Sharif Maghrabi tackles the journey of self-development through his new book, The 7 Gates of PHI (Progressive Human Integration): Knowledge, inspiration, and key applications for the journey of self-development. A notion that is much easier said than done, the inspirational author tells us more about this enjoyable read and simplifies life’s lessons into easy and applicable examples. Given these tools, wouldn’t you feel motivated to immediately change your life?
Why is the journey of transformation subjected to seven gates? Does the number 7 hold any personal significance to you?
While earlier considering the overall concept of the book, I was trying to formulate a message to define what I felt were the different stages of the journey of self-development. I wrote down key concepts that I felt represented the key milestones in the journey – self, mind, body, heart, people, time, and change. I then realized that they were ‘7’ gates, noticing that the number seven is actually quite significant. There are seven days in the week, seven chakras, seven deadly sins; seven colors in the rainbow, seven base metals, seven ‘heavens’ and the list goes on…. The cover of the book is designed to represent the awakening of consciousness as it journeys through the 7 ‘colors’ of the chakras.
There are many metaphors in this book, including references to the divine ratio or phi, 1:1.6, and it is found everywhere in nature; I chose this symbol to represent a balance that we can try to attain.
What are some personal experiences that you feel add to the value of the principles and practices that you share with your readers?
The structure of the book is designed in a way where information has been summarized into short and concise data chunks that the reader can reference and apply quickly and easily. In the beginning of every module I weaved a sort of autobiography into the story via the personal portraits section. Essentially, I feel that I’ve collected a certain amount of knowledge that can affect readers positively. Everyone needs that; people who ‘seem’ to have their life together still feel that they need some more help with different issues.
I am lucky to have been a student of psychology all of my life and certified in many professional and vocational courses related to this content. But I always use the disclaimer that I am nowhere near the point where I’ve successfully applied the principles in this book – but I state with utmost confidence that I’ll always continue to try.
You make change seem a lot less daunting. In your mind, what is the hardest aspect about implementing change in one’s life?
I think that the hardest part about change is having the clarity and conviction about the new direction that you are taking in life. The need to change stems from the awareness that something is not right, or something could be better, or that you feel you deserve better. Once you have that awareness, which psychologists sometimes refer to as observing ego, then you have the ability to objectively review your situation and then develop or design certain aspects that slowly lead you to your desired objective. It takes courage and a high level of self-esteem while also being linked to purpose – that’s the only way you can continue to fuel the motivation required to deal with the emotional tides that come with change. When choosing to change something vital in our lives, like a job, or a relationship or even ourselves, we are faced with internal and external challenges. Without having the conviction and desire to continue, then doubting ourselves comes easily.

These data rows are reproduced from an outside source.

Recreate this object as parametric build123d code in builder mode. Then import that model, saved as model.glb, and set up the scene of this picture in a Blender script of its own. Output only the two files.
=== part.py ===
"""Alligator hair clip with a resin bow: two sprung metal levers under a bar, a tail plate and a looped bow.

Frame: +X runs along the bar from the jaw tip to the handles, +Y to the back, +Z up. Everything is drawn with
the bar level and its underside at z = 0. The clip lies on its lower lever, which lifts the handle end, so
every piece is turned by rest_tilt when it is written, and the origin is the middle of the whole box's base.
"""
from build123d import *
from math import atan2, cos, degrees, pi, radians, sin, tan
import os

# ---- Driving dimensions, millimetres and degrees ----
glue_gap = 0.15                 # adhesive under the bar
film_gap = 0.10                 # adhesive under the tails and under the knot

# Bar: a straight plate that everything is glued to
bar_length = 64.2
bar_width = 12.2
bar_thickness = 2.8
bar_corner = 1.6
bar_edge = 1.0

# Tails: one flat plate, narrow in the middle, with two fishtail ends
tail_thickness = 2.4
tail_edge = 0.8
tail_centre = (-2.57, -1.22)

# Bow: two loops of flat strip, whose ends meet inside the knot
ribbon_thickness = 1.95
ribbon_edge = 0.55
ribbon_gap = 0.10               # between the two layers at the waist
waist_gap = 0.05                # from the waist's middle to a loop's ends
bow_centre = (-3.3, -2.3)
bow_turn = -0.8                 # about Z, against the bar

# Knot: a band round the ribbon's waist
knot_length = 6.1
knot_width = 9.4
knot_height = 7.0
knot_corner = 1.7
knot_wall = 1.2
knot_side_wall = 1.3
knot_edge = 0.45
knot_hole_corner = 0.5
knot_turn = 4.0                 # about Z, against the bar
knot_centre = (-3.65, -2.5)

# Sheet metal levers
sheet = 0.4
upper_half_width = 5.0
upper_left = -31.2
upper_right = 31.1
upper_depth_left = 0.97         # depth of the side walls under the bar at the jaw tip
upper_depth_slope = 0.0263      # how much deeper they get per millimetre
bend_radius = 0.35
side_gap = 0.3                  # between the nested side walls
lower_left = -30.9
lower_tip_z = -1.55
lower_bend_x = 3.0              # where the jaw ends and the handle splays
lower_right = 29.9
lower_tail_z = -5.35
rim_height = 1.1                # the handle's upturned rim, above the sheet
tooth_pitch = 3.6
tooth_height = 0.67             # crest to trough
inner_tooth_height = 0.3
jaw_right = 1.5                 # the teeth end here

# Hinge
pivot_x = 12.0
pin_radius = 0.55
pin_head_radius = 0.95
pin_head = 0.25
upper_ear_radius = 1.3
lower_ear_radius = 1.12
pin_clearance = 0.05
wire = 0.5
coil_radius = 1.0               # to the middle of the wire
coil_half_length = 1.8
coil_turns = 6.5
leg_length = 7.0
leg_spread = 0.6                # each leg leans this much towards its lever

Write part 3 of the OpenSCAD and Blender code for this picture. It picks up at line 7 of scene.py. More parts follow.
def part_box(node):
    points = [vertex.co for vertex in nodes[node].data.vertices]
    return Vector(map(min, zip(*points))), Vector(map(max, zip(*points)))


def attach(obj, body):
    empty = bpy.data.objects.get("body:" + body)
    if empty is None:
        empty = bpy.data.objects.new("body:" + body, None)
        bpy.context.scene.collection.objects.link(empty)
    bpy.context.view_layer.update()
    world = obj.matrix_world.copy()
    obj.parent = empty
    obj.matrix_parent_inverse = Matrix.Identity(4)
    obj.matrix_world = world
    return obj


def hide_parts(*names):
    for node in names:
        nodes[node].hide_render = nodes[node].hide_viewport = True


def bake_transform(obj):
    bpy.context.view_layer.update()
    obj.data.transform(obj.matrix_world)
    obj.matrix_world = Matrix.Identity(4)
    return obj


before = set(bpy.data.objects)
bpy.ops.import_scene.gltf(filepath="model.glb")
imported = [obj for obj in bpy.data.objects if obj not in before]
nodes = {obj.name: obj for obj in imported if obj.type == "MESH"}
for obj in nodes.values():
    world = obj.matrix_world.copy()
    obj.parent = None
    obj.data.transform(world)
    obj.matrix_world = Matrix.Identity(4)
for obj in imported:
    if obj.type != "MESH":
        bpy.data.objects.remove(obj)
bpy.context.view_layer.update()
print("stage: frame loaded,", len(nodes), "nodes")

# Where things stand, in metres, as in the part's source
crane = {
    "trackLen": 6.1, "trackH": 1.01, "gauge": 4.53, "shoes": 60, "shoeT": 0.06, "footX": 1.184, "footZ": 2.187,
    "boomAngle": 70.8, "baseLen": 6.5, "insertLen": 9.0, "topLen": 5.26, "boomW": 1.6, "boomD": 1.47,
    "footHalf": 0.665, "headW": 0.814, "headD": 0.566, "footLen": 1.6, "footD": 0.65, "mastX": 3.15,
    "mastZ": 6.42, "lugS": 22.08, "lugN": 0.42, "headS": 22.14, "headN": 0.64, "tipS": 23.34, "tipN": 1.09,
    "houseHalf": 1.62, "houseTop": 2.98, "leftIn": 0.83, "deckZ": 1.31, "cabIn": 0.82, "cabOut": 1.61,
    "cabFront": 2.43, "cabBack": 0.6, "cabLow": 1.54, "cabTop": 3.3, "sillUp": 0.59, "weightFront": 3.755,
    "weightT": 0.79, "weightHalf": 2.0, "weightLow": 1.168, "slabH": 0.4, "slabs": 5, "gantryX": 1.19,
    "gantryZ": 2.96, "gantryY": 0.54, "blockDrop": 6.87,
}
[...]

What does the process of self-examination and transformation mean to you?
It is a constant evolution or progression of the self. I mention in the book that there is a Jungian theory of personality design that is based on the 4 key archetypes of King, Lover, Warrior and Magician. Most of us gravitate towards a certain temperament but what many people fail to realize is that there is a big difference between changing personality and adapting behavior. I came up with 12 key ‘principles’ that represent the synthesis of values that continue to push me to try to be my best – know truth, serve justice, learn knowledge, care for yourself, love others, feel passion, show honor, create art, inspire change, harness strength, achieve discipline and get balance. I think this should keep me busy until I’m 6 feet under! Many friends ask me what is it that makes us want to be our best? I will never know what it means to others, as it is subjective.
You mention that you are still on your journey, does that mean that there is no end to change?
There is no end to change – one of my favorite quotes of all time – ‘the only constant – is change.”